Monday, May 10, 2010

A Week of Storytelling: Day 2 – Make the Background a Part of Your Picture

Photograph © Rick Sammon. All rights reserved.
Canon 5D Mark II. Canon 24-105mm lens.

It’s Day 2 of Storytelling Week here on my blog. Each day, I’ll share a photography tip illustrated with one of my favorite photographs that I took this past April at the Sister’s Meal Festival in the province of Guizhou in southwest China.

The idea of this weeklong project: When you go to an event, on the other side of the world or on the other side of town, try to “tell the whole story” with your pictures.

Today’s tip: Make the background a part of your picture.

Those of you who have been on my workshops and who have attended my seminars know one of my favorite expressions: The name of the game is to fill the frame.

Filling the frame does not always mean that you need to fill the frame with the main subject.

In this picture, the woman working on a silver ornament is the main subject. I have a full-frame shot of her, but I prefer this that shows her co-workers in the background because it tells more of a story.

To get everything in the scene like this in focus, use a wide-angle lens, small aperture, and focus 1/3 into the scene.

Want more travel photo info? My current app, 24/7 Photo Buffet, offers a wealth of photo tips for photographers on the go – even HDR photographers.


P.S. Shoot me an email if you are interested in joining my 2011 China workshops. I will have some guest pros leading some workshops, too. Email me: Rick Sammon at


JimmyD said...

Rick: I've heard you say many times to focus 1/3 of the way into the frame. Is that typically manual focus on an item at that point, or are you picking a spot in auto focus at that point in the frame? Just curious.

Ken Toney said...

Rick, Has every one been in China lately? All the "big" guys have photography from Southeast Asia today on their blog (Scott,Joe, you). I would like to take some time off and go over there someday. I agree 100% that the background can MAKE the picture. Too many time I catch myself just blurring it out. It's like the vertical horizontal thing, just do both (blur and not blur). Thanks for the blog today.

Rick Sammon said...

Jimmy - can you use AF to focus 1/3 into the scene, too. just lock it in.

Rick Sammon said...

Jimmy - can you use AF to focus 1/3 into the scene, too. just lock it in.

Rick Sammon said...

thank you, ken!

Dwight said...

Rick: first of all, thank you so much for all that you do for us struggling photographers. You must never sleep!
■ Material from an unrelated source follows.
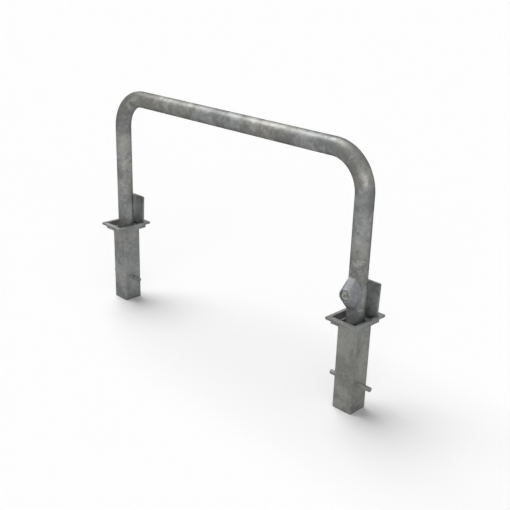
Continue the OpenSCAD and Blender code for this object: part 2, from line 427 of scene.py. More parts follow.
@dataclass(frozen=True)
class Clouds:
    """Cloudy noise: clouds per metre, finer layers, their strength, and how much it is stirred."""

    scale: float
    detail: float = 3
    roughness: float = 0.5
    distortion: float = 0


class NodeSheet:
    """The node tree of a material or of the surroundings, with short ways to add its nodes."""

    def __init__(self, owner: Material | World) -> None:
        """Open the node tree.

        Args:
            owner: What the nodes belong to.
        """
        owner.use_nodes = True
        self.owner = owner
        self.nodes = owner.node_tree.nodes
        self.links = owner.node_tree.links

    def fill(self, socket: NodeSocket, value: Value) -> None:
        """Link a pattern to a socket, or set the socket to a constant.

        Args:
            socket: The socket.
            value: A pattern, number, colour or place.
        """
        if isinstance(value, NodeSocket):
            self.links.new(value, socket)
        elif socket.type == "RGBA":
            socket.default_value = (*value, 1)
        else:
            socket.default_value = value

    def add(self, kind: str, inputs: dict[str, Value]) -> Node:
        """Add a node and fill in its sockets.

        Args:
            kind: Kind of the node.
            inputs: Names and values of the sockets.

        Returns:
            The node.
        """
        node = self.nodes.new(f"ShaderNode{kind}")
        for name, value in inputs.items():
            self.fill(node.inputs[name], value)
        return node

    def feed(self, name: str, value: Value) -> None:
        """Fill in one of the shader's own sockets."""
        self.fill(self.nodes["Principled BSDF"].inputs[name], value)

    def shift(self, offset: Place = (0, 0, 0), scale: Place = (1, 1, 1)) -> NodeSocket:
        """Give Object coordinates that are moved, and made denser along each axis."""
        place = self.add("TexCoord", {}).outputs["Object"]
        return self.add("Mapping", {"Location": offset, "Scale": scale, "Vector": place}).outputs["Vector"]

    def noise(self, clouds: Clouds, place: NodeSocket) -> NodeSocket:
        """Add cloudy noise, mostly from 0.3 to 0.7. Its sockets have the names of the clouds' fields."""
        settings = {name.capitalize(): value for name, value in vars(clouds).items()}
        return self.add("TexNoise", {**settings, "Vector": place}).outputs["Fac"]

    def crystals(self, place: NodeSocket, scale: float) -> NodeSocket:
        """Give a field of flat crystals, so many per metre, each with its own value from 0 to 1."""
        colour = self.add("TexVoronoi", {"Scale": scale, "Vector": place}).outputs["Color"]
        return self.add("SeparateColor", {"Color": colour}).outputs["Red"]

    def spread(self, value: NodeSocket, source: Pair, result: Pair = (0, 1)) -> NodeSocket:
        """Map a range of values to another, smoothly and without overshoot.

        Args:
            value: The values.
            source: Lowest and highest value of the range.
            result: What these two become.

        Returns:
            The mapped values.
        """
        ends = dict(zip(("From Min", "From Max", "To Min", "To Max"), (*source, *result)))
        node = self.add("MapRange", {"Value": value, **ends})
        node.interpolation_type = "SMOOTHSTEP"
        return node.outputs["Result"]

    def calculate(self, maths: Maths, first: NodeSocket, second: NodeSocket | float) -> NodeSocket:
        """Join two values into one.

        Args:
            maths: How they are joined.
            first: First value.
            second: Second value, or a number.

        Returns:
            The result.
        """
        node = self.add("Math", {})
        node.operation = maths.value
        self.fill(node.inputs[0], first)
        self.fill(node.inputs[1], second)
        return node.outputs["Value"]

    def weigh(self, first: NodeSocket, second: NodeSocket, shares: Pair) -> NodeSocket:
        """Add two values in given shares."""
        parts = [self.calculate(Maths.MULTIPLY, *part) for part in zip((first, second), shares)]
        return self.calculate(Maths.ADD, *parts)

    def blend(self, share: Value, first: Value, second: Value, mixing: Mixing = Mixing.PLAIN) -> NodeSocket:
        """Mix two colours.

        Args:
            share: Share of the second colour.
            first: First colour.
            second: Second colour.
            mixing: How the second colour acts on the first.

        Returns:
            The mixed colour.
        """
        node = self.add("Mix", {})
        node.data_type = "RGBA"
        node.blend_type = mixing.value
        for index, value in ((MIX_SHARE, share), (MIX_FIRST, first), (MIX_SECOND, second)):
            self.fill(node.inputs[index], value)
        return node.outputs[MIX_RESULT]

    def grey(self, value: NodeSocket) -> NodeSocket:
        """Turn a value into a grey of that strength."""
        channels = {channel: value for channel in ("Red", "Green", "Blue")}
        return self.add("CombineColor", channels).outputs["Color"]

    def direct_rays(self) -> NodeSocket:
        """Tell rays of the camera, of mirrors and of glass from those that only carry light.

        Returns:
            A value that is 1 for the first kind.
        """
        ray = self.add("LightPath", {}).outputs
        seen = self.calculate(Maths.LARGER, ray["Is Camera Ray"], ray["Is Glossy Ray"])
        return self.calculate(Maths.LARGER, seen, ray["Is Transmission Ray"])

    def bump(self, height: NodeSocket, distance: float, strength: float) -> None:
        """Give the surface small hollows and hills, so many metres high and so strong."""
        hills = self.add("Bump", {"Strength": strength, "Distance": distance, "Height": height})
        self.feed("Normal", hills.outputs["Normal"])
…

In a related question, I have heard multiple mentions of using the "back button" to lock in the focus. But I usually just press the shutter button halfway down, then re-compose. Is there a reason that the back button would be preferred?

Rick Sammon said...

Dwight.. the back button focus technique is a must for wildlife and sports - because it lets you focus independently from shooting.